A new Oxford University study found that the duration of an encounter with a person sick with COVID was as important as the distance kept from them.
How likely is it to get COVID-19 after being exposed to someone infected? It’s been a question on many people’s minds during the pandemic, and one that a group of researchers in the UK has finally found an answer to.
Researchers from the Nuffield Department for Medicine at the University of Oxford analysed data from 7 million people in England and Wales who, during the health emergency, were notified by the country’s NHS COVID-19 app that they had been in contact with someone who was infected.
The goal was to find out how many of those alerted actually contracted the SARS-CoV-2 virus.
The NHS COVID-19 app, which was closed down in April 2023, allowed people who had downloaded it to let others know that they had been infected.
At the same time, the app would send users an alert if they had come in the proximity of someone who was infected, (based on non-mandatory reporting to the app). People would then have to either self-isolate or get tested.
The job of Luca Ferretti, the lead researcher of the University of Oxford study that was published in the journal Nature this month, and his colleagues was to understand if the app had worked correctly.
Did it notify people when there was a reasonable risk? The short answer is yes. But the researchers found out much more than that.
“The app was sending back to our servers anonymous information about which people were getting notified of the risk, which people were getting tested, who was getting a positive result, and information about the specific contact: the duration, the proximity,” Ferretti tells Euronews Next.
“We looked at what the app computed as a risk to the individual, in terms of distance and duration, and the two things came up to be really closely correlated,” he says.
Duration vs distance
The researchers took advantage of this “treasure trove” of information to study the relation between distance and duration of an encounter with an infected person to see how this would influence the risk of someone being infected.

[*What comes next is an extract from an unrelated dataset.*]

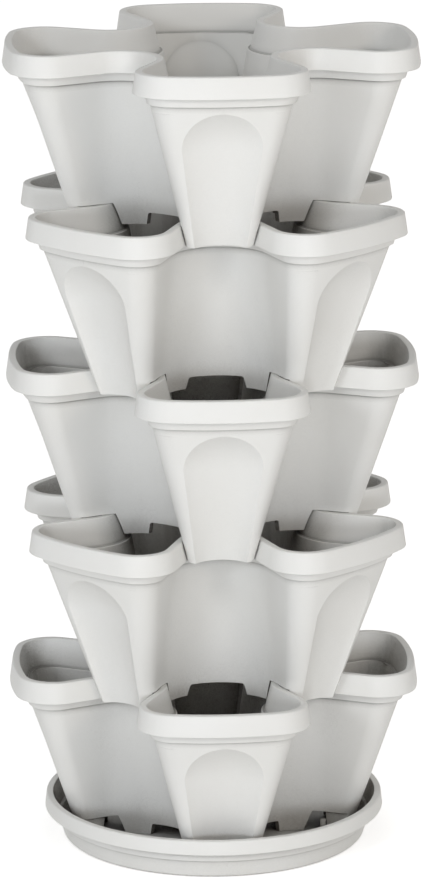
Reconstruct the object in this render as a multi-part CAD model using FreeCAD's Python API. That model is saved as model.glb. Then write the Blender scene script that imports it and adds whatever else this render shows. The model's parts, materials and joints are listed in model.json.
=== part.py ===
"""Stacking planter tower: five four-lobed pots, nested crosswise, in a round saucer.

Millimetres, +Z up. The origin is the middle of the saucer's underside, on the ground.
Every pot is the same moulding. A pot's own frame has its lobes on X and Y and z = 0 at
the lowest edge of its skirt. Each pot stands an eighth of a turn from the one below.
"""
import math
import os

import FreeCAD
import Part

V = FreeCAD.Vector
UP = V(0, 0, 1)

# Two places closer than this count as one
same_place = 0.001

# Tower
tier_count = 5
lobe_count = 4
seat_gap = 0.3

# Pot, heights
pot_height = 133.4
nest_depth = 16.4
band_height = 15.8
shoulder_height = 6.6
lip_thickness = 2.6

# Pot, walls
wall = 2.6
floor_thickness = 2.6
band_wall = 2.1
lip_width = 5.2

# Pot, plan angles: half the end's bow, and a lobe's flare from its neck to its end
end_angle = 10.5
side_angle = 28.0

# Pot, widest outline: the bottom edge of the rim band
band_reach = 152.5
band_corner_radius = 27.0
band_valley_centre = 75.0
band_valley_radius = 27.8

# Pot, how far each edge of the rim stands inside that outline
band_draft = 2.3
shoulder_inset = 10.9
collar_draft = 5.3
mouth_draft = 6.5

# Pot, sloping wall: flat ends and sides, with round corners and valleys between them
wall_top_reach = 135.8
foot_reach = 102.0
wall_corner_radius = 12.3
wall_valley_radius = 42.5
foot_valley_centre = 56.8

# Pot, thumb recess in the end of each lobe
recess_depth = 9.5
recess_top_margin = 4.6
recess_half_width_top = 28.8
recess_half_width_foot = 18.0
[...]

And it turns out that duration is as important as distance, if not more.
“Everybody was focussed on the distance. There was this 1-metre or 2-metre distance rule in shops, at stations. But distance should have never been the focus of it because as we know now, the truth is more nuanced than that,” Ferretti said.
“Once you’re a short distance from someone, it’s the duration that matters. If you’re exposed for 10 seconds, you must be very unlucky for the particles from the mouth of the infected person to get to your mouth or your nose. But if you stay there one hour, of course you will try your luck 60 times with respect to one minute”.

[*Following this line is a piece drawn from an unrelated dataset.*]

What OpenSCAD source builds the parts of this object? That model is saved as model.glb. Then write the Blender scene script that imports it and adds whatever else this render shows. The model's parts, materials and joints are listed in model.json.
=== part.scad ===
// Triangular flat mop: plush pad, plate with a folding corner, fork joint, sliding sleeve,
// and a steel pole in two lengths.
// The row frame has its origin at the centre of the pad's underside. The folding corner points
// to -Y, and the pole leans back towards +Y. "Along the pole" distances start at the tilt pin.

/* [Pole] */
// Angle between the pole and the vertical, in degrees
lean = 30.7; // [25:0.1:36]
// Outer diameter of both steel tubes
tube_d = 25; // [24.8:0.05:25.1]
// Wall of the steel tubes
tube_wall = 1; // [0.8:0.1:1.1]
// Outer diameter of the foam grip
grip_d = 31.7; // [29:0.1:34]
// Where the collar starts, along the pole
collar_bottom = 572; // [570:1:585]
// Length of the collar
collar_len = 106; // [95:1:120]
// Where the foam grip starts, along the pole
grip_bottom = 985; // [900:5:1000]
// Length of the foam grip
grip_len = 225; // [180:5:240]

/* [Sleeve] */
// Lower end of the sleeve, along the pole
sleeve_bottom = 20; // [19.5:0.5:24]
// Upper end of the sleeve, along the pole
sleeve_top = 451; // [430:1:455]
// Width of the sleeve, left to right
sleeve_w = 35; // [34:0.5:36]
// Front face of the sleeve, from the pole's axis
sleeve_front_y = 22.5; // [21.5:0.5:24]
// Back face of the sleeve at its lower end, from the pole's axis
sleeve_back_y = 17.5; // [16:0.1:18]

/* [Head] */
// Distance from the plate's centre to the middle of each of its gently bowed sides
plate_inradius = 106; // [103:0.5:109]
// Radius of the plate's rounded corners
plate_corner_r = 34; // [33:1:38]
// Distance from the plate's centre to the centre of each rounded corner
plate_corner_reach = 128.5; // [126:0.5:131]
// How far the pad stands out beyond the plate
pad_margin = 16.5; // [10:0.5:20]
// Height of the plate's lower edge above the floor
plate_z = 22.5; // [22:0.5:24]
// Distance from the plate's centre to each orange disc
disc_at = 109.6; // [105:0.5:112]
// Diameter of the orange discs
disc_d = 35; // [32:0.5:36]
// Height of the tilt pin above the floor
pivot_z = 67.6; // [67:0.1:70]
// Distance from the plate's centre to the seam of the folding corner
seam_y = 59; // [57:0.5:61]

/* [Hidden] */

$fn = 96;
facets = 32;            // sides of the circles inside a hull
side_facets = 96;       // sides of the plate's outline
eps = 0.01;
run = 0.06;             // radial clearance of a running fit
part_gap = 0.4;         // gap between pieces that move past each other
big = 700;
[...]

The researchers found that longer exposures at greater distances had a similar risk to shorter exposures at closer distances.
There’s no golden rule about how much time you can spend with an infected person before getting COVID-19 yourself, as this can change according to what the infected person is doing. For example, if they were coughing a lot, the other person would have more chances of getting infected.

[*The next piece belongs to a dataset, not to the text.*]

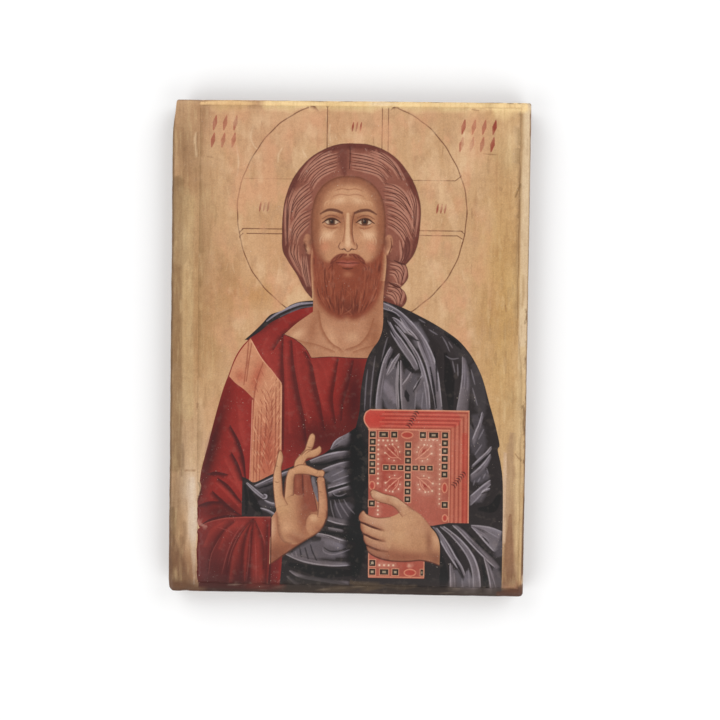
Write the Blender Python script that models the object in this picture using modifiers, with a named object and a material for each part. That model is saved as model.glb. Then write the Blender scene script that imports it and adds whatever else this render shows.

But the longer someone spent with another person who was sick, the more likely they were to get sick themselves, even if they kept a 2-metre distance at all times.
“Actually, what we see is that a lot of people who were getting sick were people who we assumed were households because they were staying together more than 8 hours,” Ferretti said.
“And those were something like 6 per cent of the contacts and 40 per cent of transmissions”.
What can we learn from this?
For Ferretti, the lesson we can draw from this study is that duration is going to be important to fight the next pandemic or epidemic.
“Of course, distance is still important,” he says, “but once we have that established, we need to talk about duration”.
Ferretti says that the duration of contact with an infected person is “something that honestly has not been counted that much in the pandemic response, and should have been taken into account”.
In the age of Big Data, the researcher says, we should be able to use the newest technology to develop an epidemiological tool that would help us fight the spread of a new pathogen.
But the researcher is concerned that not enough is being done to channel the knowledge acquired during the pandemic towards fighting the next one.
“I’m not going to condemn any or anyone who wants to forget about COVID,” he said. “I’m more concerned with the fact that policymakers are deciding to forget it at the institutional level because that brings us to the point where all the knowledge and skills we have acquired are fading”.